Torna, nel Roero, il rituale del “suonare le conchiglie” al Castel Verde di Castagnito. E’ una consuetudine singolare, misto di spontaneità e riconoscimento ufficiale, desiderio di creare qualcosa di pittoresco e che invece porta con sé i ritmi del sacro e del profano. E’ il senso di una tradizione dalle radici remote, unita ad elementi che ogni volta si aggiungono per dare un tocco di modernità che non intacca però il significato originario: ossia quello di unirsi agli elementi della terra e dell’aria, in un giorno che capita una volta all’anno ed in cui ogni campana tace in attesa della Pasqua di resurrezione.
A maggior ragione, dopo che due anni di “Pasqua pandemica” avevano costretto tutti a re-inventarsi questa azione: suonando ancora, sì, ma ciascuno da casa propria. Per continuare, nonostante tutto: per trovare il modo di dire ancora “sì, ci siamo, distanti nello spazio: ma siamo ancora un solo paese”.
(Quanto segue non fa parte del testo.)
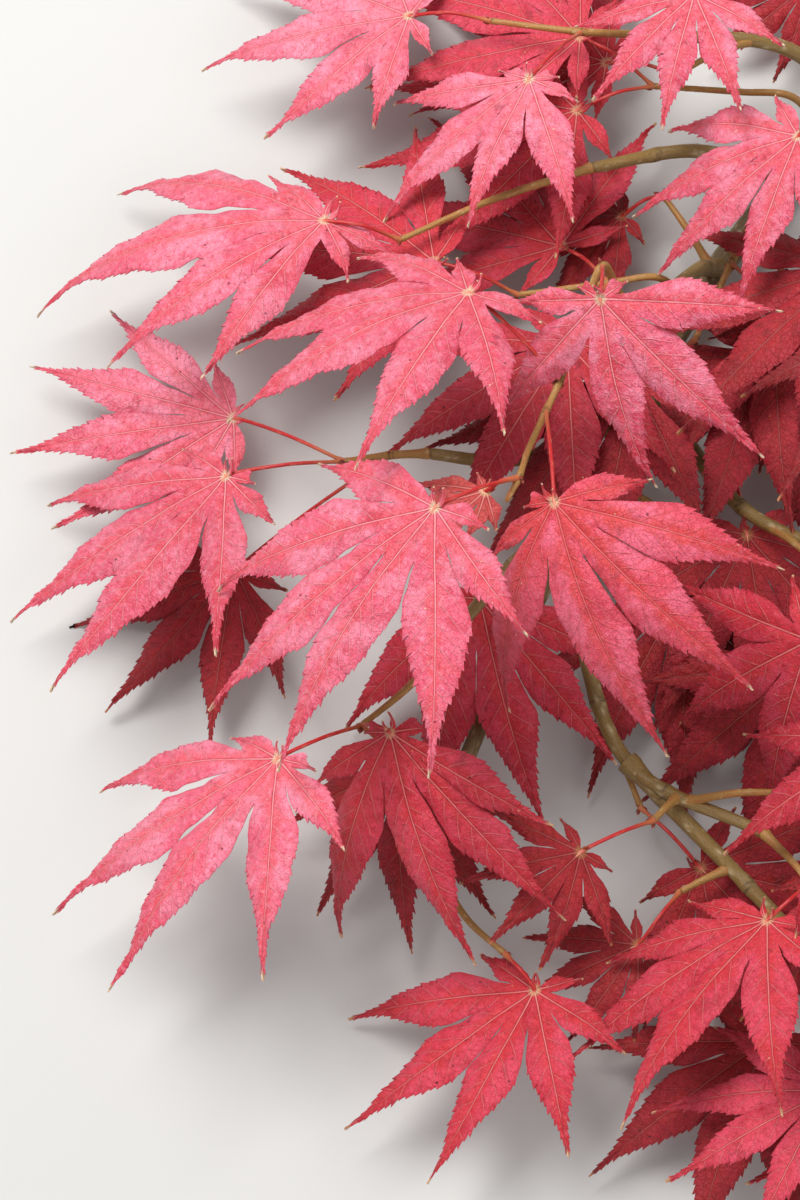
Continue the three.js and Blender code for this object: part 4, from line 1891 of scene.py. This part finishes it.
@dataclass
class Wood:
    """The cut stem and its boughs, each one piece of bark."""

    shift: Points
    stem_foot: float = 3.8
    stem_tip: float = 1.5
    bough_foot: float = 1.9
    bough_tip: float = 1.25
    stem_skin: Skin = Skin(34, 0.5)
    bough_skin: Skin = Skin(22, 0.5)
    limbs: dict[str, Limb] = field(default_factory=dict)
    taken: list[Points] = field(default_factory=list)

    def grow(self) -> None:
        """Works out every limb's curve."""
        stem = Curve(STEM_PATH)
        self.limbs[MAIN_STEM] = Limb(MAIN_STEM, stem, self.stem_foot, self.stem_tip)
        for name, parent, along, path in BOUGHS:
            root, inside = self.socket(parent, along)
            curve = Curve((root, *path))
            self.limbs[name] = Limb(name, curve, self.bough_foot, self.bough_tip, inside)

    def socket(self, name: str, along: float) -> tuple[Place, float]:
        """Where a limb springs from another: the place on its axis, and its radius there."""
        parent = self.limbs[name]
        return tuple(parent.curve.spaced([along])[0]), parent.bare_radius(along)

    def build(self) -> None:
        """Builds every limb's bark, with the cut across the stem's foot."""
        dressing = [BARK.build(), CUT_WOOD.build()]
        for number, limb in enumerate(self.limbs.values()):
            draft = Draft()
            main = limb.name == MAIN_STEM
            skin = self.stem_skin if main else self.bough_skin
            skin.add(draft, limb, number, cut=main)
            piece = draft.piece(f"bark_{limb.name}", self.shift, dressing)
            attach(piece, Slot.WOOD, limb.name)
            self.taken.extend(draft.points)
        LOG.info("wood: %d limbs", len(self.limbs))


def attach(piece: bpy.types.Object, slot: Slot, node: str | None) -> None:
    """Rides a piece on the branch, in the place of one of its solids where it names one."""
    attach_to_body(piece, BODY)
    if node:
        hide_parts(node)


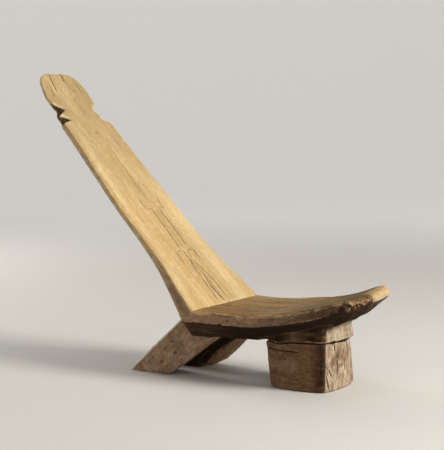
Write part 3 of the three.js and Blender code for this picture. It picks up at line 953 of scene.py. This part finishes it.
def colour_leg(member, side, local, foot):
    """Says where a leg is weathered, bare, stained, dirty, worn and pale, and where painted shade and a
    painted highlight go. side is 1 on the left.
    """
    forward, sideways, upward = member.averaged(member.normals, 4).T
    values = member.values
    front = ease(0.3, 0.7, forward) * ease(0.1, -0.3, upward)
    broad = noise(local, (40, 24, 24), 59)
    warm = ease(0.15, 0.7, noise(local, (60, 30, 22), 63))
    values["weather"] = np.clip(1 - (0.75 if side > 0 else 0.3) * front - 0.3 * warm, 0, 1)
    member.raise_to("stain_and_shade", 0.2 * ease(0.0, 0.7, broad) * (1 - front))
    if side > 0:
        # Painted shade: the far leg's inner side is darkened with the stain and dirt values.
        inner = ease(-0.3, -0.7, sideways) * (1 - front)
        member.raise_to("stain_and_shade", 0.92 * inner, 0.4 * front)
        member.raise_to("dirt_and_shade", 0.45 * inner)
    member.raise_to("dirt_and_shade", 0.55 * member.hollows())
    values["wear_and_highlight"] = ease(0.2, 0.8, member.convexity(5, 0.4)) * 0.8
    values["bare"] = 0.55 * foot * ease(0.1, 0.6, noise(local, 16, 65))
    # Painted highlight: a pale line along the near leg's upper rear arris, carried by the chalk value.
    rim_highlight = ease(-0.05, -0.35, forward) * ease(-0.1, -0.3, sideways) * ease(-0.98, -0.9, sideways)
    rim_highlight = np.clip(1.6 * member.averaged(rim_highlight, 3), 0, 1)
    values["chalk_and_highlight"] = 0.9 * rim_highlight * (side < 0)


def make_leg(node, side):
    member = Member(node, 1.6, leg_marks(side))
    free = seams_of(member)
    warp(member)
    member.soften(3, free)
    across = np.cross(ALONG_LEG, ALONG_Y)
    local = np.stack([member.co @ ALONG_LEG, member.co[:, 1], member.co @ across], axis=1)
    foot = ease_mm(24, 4, member.co[:, 2])
    floor_edge = foot * ease(-0.9, -0.5, member.normals[:, 2])
    member.soften(14, free * floor_edge * 0.8)
    hewn = 0.9 * (scoops(local, (46, 24, 24), 51 + side) - 0.5)
    hewn += 0.22 * fractal(local, (50, 5, 5), 53)
    hewn += 0.25 * fractal(local, 9, 55)
    member.push(hewn * MM * free * ease(-0.95, -0.8, member.normals[:, 2]))
    member.knock_edges(ease(0.25, 0.75, noise(local, 7, 57)) * free, (0.15, 0.8), 0.6)
    member.cut_marks()
    toe = ease_mm(10, 3, member.co[:, 0] - member.co[:, 0].min()) * ease_mm(14, 8, member.co[:, 2])
    member.soften(24, toe)
    flatten_feet(member)
    colour_leg(member, side, local, foot)
    polished = ((0.24, 0.13, 0.06), (0.48, 0.29, 0.135), (0.66, 0.46, 0.25))
    weathered = ((0.145, 0.088, 0.053), (0.285, 0.182, 0.114), (0.44, 0.305, 0.203))
    material = wood(node + "_wood", polished, weathered, gloss=0.55, streaks=0.7, shine=0.12)
    member.finish(ALONG_LEG, across, material)


# ---- The front block ----

def block_marks():
    marks = [
        mark([at(134, -72, 77), at(160, -74, 75), at(212, -73, 76)], 1.3, 2.6, dirt=1.0, seed=101),
        mark([at(170, -74, 71), at(196, -74, 72)], 0.7, 0.6, dirt=0.5, seed=102),
        mark([at(262, -33, 90), at(262, -32, 78)], 0.8, 1.6, dirt=0.9, seed=103),
        mark([at(262, 8, 60), at(262, 6, 34)], 0.8, 0.8, dirt=0.5, seed=104),
        mark([at(262, -20, 70), at(262, -24, 28)], 0.7, 0.7, dirt=0.35, seed=106),
        mark([at(200, 60, 60), at(240, 60, 58)], 0.9, 1.2, dirt=0.8, seed=108),
        hole(at(180, -74, 60), 1.0, 2.0), hole(at(228, -73, 40), 1.2, 2.0), hole(at(205, -74, 22), 1.0, 2.0),
    ]
    for i, (left, up, length) in enumerate(((-60, 30, 14), (-58, 22, 14), (-56, 14, 12), (-50, 40, 12))):
        path = [at(262, left, up + 5), at(262, left + 9, up - length)]
        marks.append(mark(path, 1.0, 0.6, dirt=0.2, seed=110 + i))
    return marks


def hew_block(member, free):
    """Rounds, hews and knocks the block's surface."""
    x, y, z = member.co.T
    lip = ease_mm(22, 2, x - BLOCK_LOW[0])
    lip *= ease_mm(98, 88, z) * ease_mm(76, 80, z)
    front_left = ease_mm(-26, 0, x - BLOCK_HIGH[0]) * ease_mm(30, 62, y)
    member.soften(30, free * front_left * ease_mm(70, 20, z))
    hewn = 0.8 * (scoops(member.co, (34, 30, 26), 131) - 0.5)
    hewn += 0.2 * fractal(member.co, (60, 60, 5), 133) * ease(0.8, 0.4, np.abs(member.normals[:, 0]))
    hewn += 0.3 * fractal(member.co, (60, 18, 26), 135) * ease(0.4, 0.8, np.abs(member.normals[:, 0]))
    hewn += 0.25 * fractal(member.co, 8, 137)
    hewn += 1.4 * lip
    member.push(hewn * MM * free * ease(-0.95, -0.8, member.normals[:, 2]))
    spots = ease(0.1, 0.6, noise(member.co, 8, 139)) * free
    by_corner = ease_mm(-14, -6, x - BLOCK_HIGH[0]) * ease_mm(-50, -60, y)
    member.knock_edges(spots * (1 - 0.7 * by_corner), (0.15, 0.8), 1.6)


def colour_block(member, crack):
    """Says where the block is weathered, bare, stained, dirty, worn and pale, and where painted shade goes
    along the near front corner.
    """
    x, y, z = member.co.T
    forward, sideways, _ = member.normals.T
    values = member.values
    front = ease(0.45, 0.75, forward)
    broad = noise(member.co, (36, 30, 24), 141)
    smudge = ((y + 2 * MM) / (42 * MM)) ** 2 + ((z - 60 * MM) / (20 * MM)) ** 2
    smudge = ease(1.3, 0.5, smudge + 0.5 * broad) * ease(-0.45, 0.15, fractal(member.co, 9, 143))
    lower_right = ease_mm(0, 40, y) * ease_mm(60, 30, z) * ease(-0.1, 0.5, fractal(member.co, 10, 145))
    values["bare"] = front * (1 - np.maximum(0.8 * smudge, 0.6 * lower_right))
    values["weather"] = np.clip(1 - 0.3 * ease(0, 0.6, broad), 0, 1)
    to_corner = 0.85 * ease_mm(-44, -14, x - BLOCK_HIGH[0] + 4 * MM * broad)
    dark_band = to_corner * ease(-0.3, -0.5, sideways) * ease(0.55, 0.4, forward)
    # Painted shade along the rounded near front corner.
    corner = corner_shade(member, member.normals, 1.0)
    values["bare"] *= 1 - 0.8 * corner
    dark_band = np.maximum(dark_band, corner)
    member.raise_to("stain_and_shade", 0.85 * dark_band, 0.3 * ease(0.1, 0.6, broad) * (1 - front))
    member.raise_to("dirt_and_shade", 0.55 * member.hollows(), crack)
    values["wear_and_highlight"] = ease(0.2, 0.8, member.convexity(5, 0.4)) * 0.75 * (1 - dark_band)
    slanted = np.stack([x, y + 0.35 * z, z - 0.35 * y], axis=1)
    scraped = noise(slanted, (40, 3.4, 20), 147) - 0.5 * ease_mm(-30, 20, y)
    values["chalk_and_highlight"] = 0.28 * front * (1 - corner) * ease(0.2, 0.6, scraped) * ease_mm(70, 40, z)


def make_block():
    member = Member("front_leg_block", 1.6, block_marks())
    free = seams_of(member)
    warp(member)
    member.soften(3, free)
    hew_block(member, free)
    crack = open_joint(member, -1)
    member.cut_marks()
    flatten_feet(member)
    colour_block(member, crack)
    polished = ((0.20, 0.125, 0.065), (0.33, 0.22, 0.125), (0.56, 0.43, 0.28))
    weathered = ((0.086, 0.045, 0.021), (0.143, 0.080, 0.039), (0.23, 0.14, 0.074))
    bare = ((0.135, 0.09, 0.055), (0.275, 0.2, 0.133), (0.50, 0.40, 0.275))
    material = wood("block_wood", polished, weathered, bare, gloss=0.6, streaks=0.6, shine=0.1)
    member.finish(ALONG_X, ALONG_Z, material)


# ---- The dowels keep their CAD meshes ----

def finish_dowels():
    g = Graph("dowel_wood")
    where = g.node("TexCoord", {}).outputs["Object"]
    fibres = g.noise(where, (3, 3, 30), 3, 0.6)
    rings = g.noise(where, (6, 6, 60), 2)
    colour = g.ramp(rings, ((0.3, (0.30, 0.18, 0.08)), (0.7, (0.50, 0.33, 0.17))))
    shade = g.ramp(fibres, ((0.3, (0.72, 0.68, 0.6)), (0.6, (1, 1, 1))))
    g.link(g.mix(0.8, colour, shade, "MULTIPLY"), "Base Color")
    g.link(g.between(fibres, 0.3, 0.7, 0.75, 0.55), "Roughness")
    bump = g.node("Bump", {"Height": fibres, "Strength": 0.5, "Distance": 0.0004})
    g.link(bump.outputs["Normal"], "Normal")
    for node in DOWELS:
        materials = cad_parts[node].data.materials
        materials.clear()
        materials.append(g.material)


# ---- The camera, lights and floor ----

FOCAL_LENGTH = 112.35
SENSOR = 36
CAMERA_AZIMUTH = math.radians(32.182)
CAMERA_PITCH = math.radians(5.891)
CAMERA_PLACE = (1.5466, -2.3726, 0.590)


def make_camera():
    data = bpy.data.cameras.new("camera")
    data.lens = FOCAL_LENGTH
    data.sensor_width = SENSOR
    data.clip_start = 0.05
    data.clip_end = 60
    camera = bpy.data.objects.new("camera", data)
    camera.location = CAMERA_PLACE
    camera.rotation_euler = (math.pi / 2 - CAMERA_PITCH, 0, CAMERA_AZIMUTH)
    scene.collection.objects.link(camera)
    scene.camera = camera


def make_light(name, place, target, size, power, colour):
    data = bpy.data.lights.new(name, "AREA")
    data.shape = "RECTANGLE"
    data.size, data.size_y = size
    data.energy = power
    data.color = colour
    light = bpy.data.objects.new(name, data)
    light.location = place
    light.rotation_euler = (Vector(target) - Vector(place)).to_track_quat("-Z", "Y").to_euler()
    scene.collection.objects.link(light)


def make_stage():
    """A round pale floor that curves up far away, so that it has no edge or horizon in any view."""
    flat, rise, height, sides, steps = 4.2, 2.2, 5.0, 96, 14
    profile = [(0.0, 0.0), (flat, 0.0)]
    for i in range(1, steps + 1):
        turn = math.pi / 2 * i / steps
        profile.append((flat + rise * math.sin(turn), rise * (1 - math.cos(turn))))
    profile.append((flat + rise, height))
    bm = bmesh.new()
    centre = bm.verts.new((0, 0, 0))
    rings = []
    for radius, z in profile[1:]:
        angles = [2 * math.pi * i / sides for i in range(sides)]
        rings.append([bm.verts.new((radius * math.cos(a), radius * math.sin(a), z)) for a in angles])
    for i in range(sides):
        j = (i + 1) % sides
        bm.faces.new((centre, rings[0][i], rings[0][j]))
        for inner, outer in zip(rings[:-1], rings[1:]):
            bm.faces.new((inner[i], outer[i], outer[j], inner[j]))
    mesh = bpy.data.meshes.new("floor")
    bm.to_mesh(mesh)
    bm.free()
    mesh.polygons.foreach_set("use_smooth", np.ones(len(mesh.polygons), bool))
    g = Graph("floor")
    g.shader.inputs["Base Color"].default_value = (0.66, 0.645, 0.62, 1)
    g.shader.inputs["Roughness"].default_value = 0.7
    g.shader.inputs["Emission Color"].default_value = (1.0, 0.98, 0.95, 1)
    place = g.node("NewGeometry", {}).outputs["Position"]
    distance = g.node("VectorMath", {0: place}, operation="LENGTH").outputs["Value"]
    g.link(g.between(distance, 1.2, 3.6, 0, 0.3), "Emission Strength")
    mesh.materials.append(g.material)
    floor = bpy.data.objects.new("floor", mesh)
    scene.collection.objects.link(floor)


def make_lights():
    make_light("key", (2.6, 0.25, 1.55), (0.0, 0.0, 0.25), (1.0, 1.0), 92, (1.0, 0.95, 0.87))
    make_light("fill", (-1.2, -3.0, 1.4), (0.0, 0.0, 0.2), (2.0, 1.6), 8, (1.0, 0.95, 0.88))
    make_light("rim", (-2.3, 0.6, 1.2), (0.0, 0.0, 0.2), (0.8, 1.2), 22, (1.0, 0.97, 0.92))
    make_light("top", (0.2, 0.1, 3.2), (0.0, 0.0, 0.0), (2.5, 2.5), 12, (1.0, 1.0, 1.0))
    world = bpy.data.worlds.new("studio")
    world.use_nodes = True
    world.node_tree.nodes["Background"].inputs["Color"].default_value = (0.9, 0.93, 1.0, 1)
    world.node_tree.nodes["Background"].inputs["Strength"].default_value = 0.1
    scene.world = world
    scene.view_settings.view_transform = "Standard"


make_camera()
make_stage()
make_lights()

make_back()
make_seat()
make_leg("rear_leg_left", 1)
make_leg("rear_leg_right", -1)
make_block()
finish_dowels()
Castagnito non sarà sola, come del resto avviene da alcuni anni, al netto dello stop “in presenza” dettato dal Covid: stesso giorno e stessa ora, si procederà in modo analogo a Castellinaldo d’Alba, dal colle di San Servasio, che rispetto al Castel Verde non è nemmeno così lontano in linea d’aria. E a Magliano Alfieri, ove è stato costituito addirittura un gruppo spontaneo di suonatori di conchiglie, il quale si radunerà alle falde del castello poco prima delle 12: e anche a Guarene, in pieno centro. E’ un Roero che suona e saluta la Pasqua.